# Zun



## dwapluskoci (Apr 10, 2013)

Hello everyone, this is my first post.:tiphat:
So, the thing is, ZUN (aka Junya O'ota) was my favorite artist since the day I have discovered him. Not a single different artist or group has given me goosebumps for more than three years. I don't really like his sound, but most of his compositions sound just genial to me. And though I'm a complete musical illiterate, I have just no idea why do I love his works so much; all my attempts to find something similar became complete failures.
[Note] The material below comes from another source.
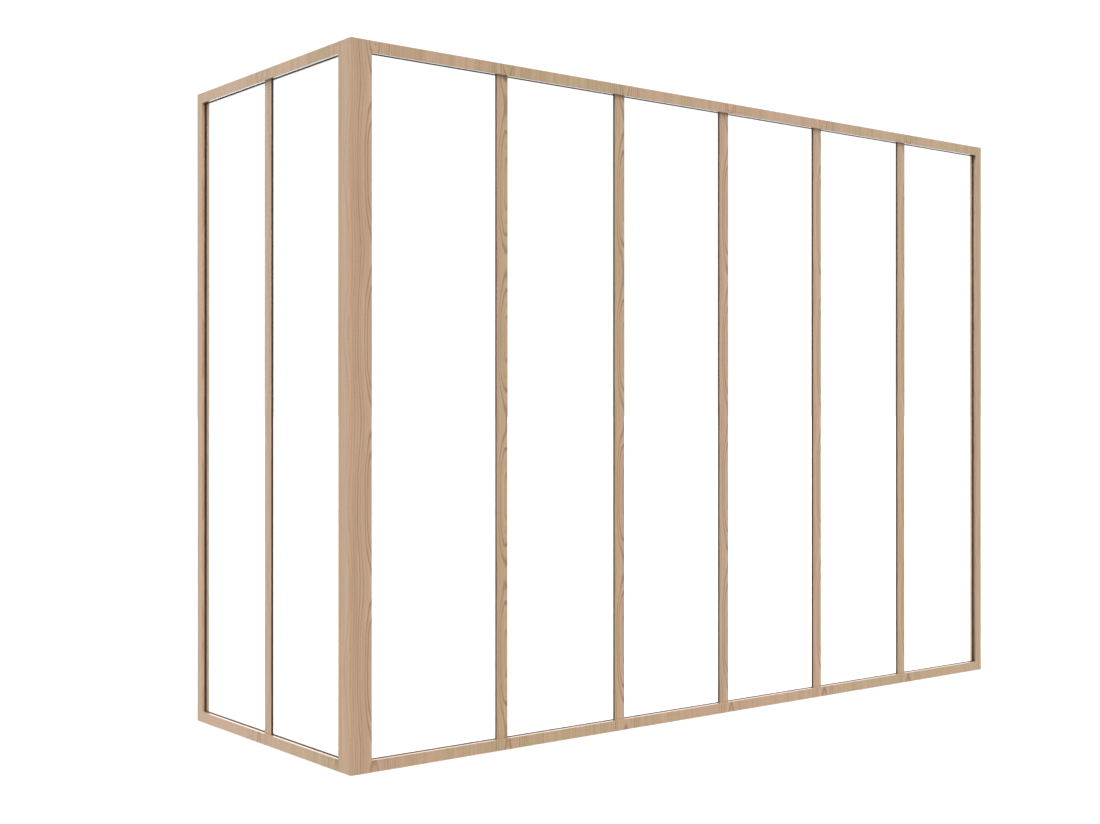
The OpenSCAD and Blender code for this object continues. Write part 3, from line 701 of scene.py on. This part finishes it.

So if you could take a hear, and tell me if this reminds you of something, I'd highly appreciate that.
Here are some examples of his works:








 (you can see the notes on the vid)





@Mesa:
Could you precise?


__
https://soundcloud.com/margatroid-derek%2F43434334345453a


__
https://soundcloud.com/margatroid-derek%2Fasdasxas


__
https://soundcloud.com/margatroid-derek%2F43444444a
I want to sound like Glazunov, Rachmaninoff and Szymanowski.


----------



## EddieRUKiddingVarese (Jan 8, 2013)

Listened to the first one - Interesting, Sounds a bit Kate Bush to me........


----------



## ptr (Jan 22, 2013)

Never herard of, but to me it sounds like a less complex MIDI version of Conlon Nancarrow Studies for Player Piano with some small Jazz/pop harmonies thrown in for good measure.. 

/ptr


----------



## Mesa (Mar 2, 2012)

Surely there a hundreds of more interesting composers from Japan alone?


----------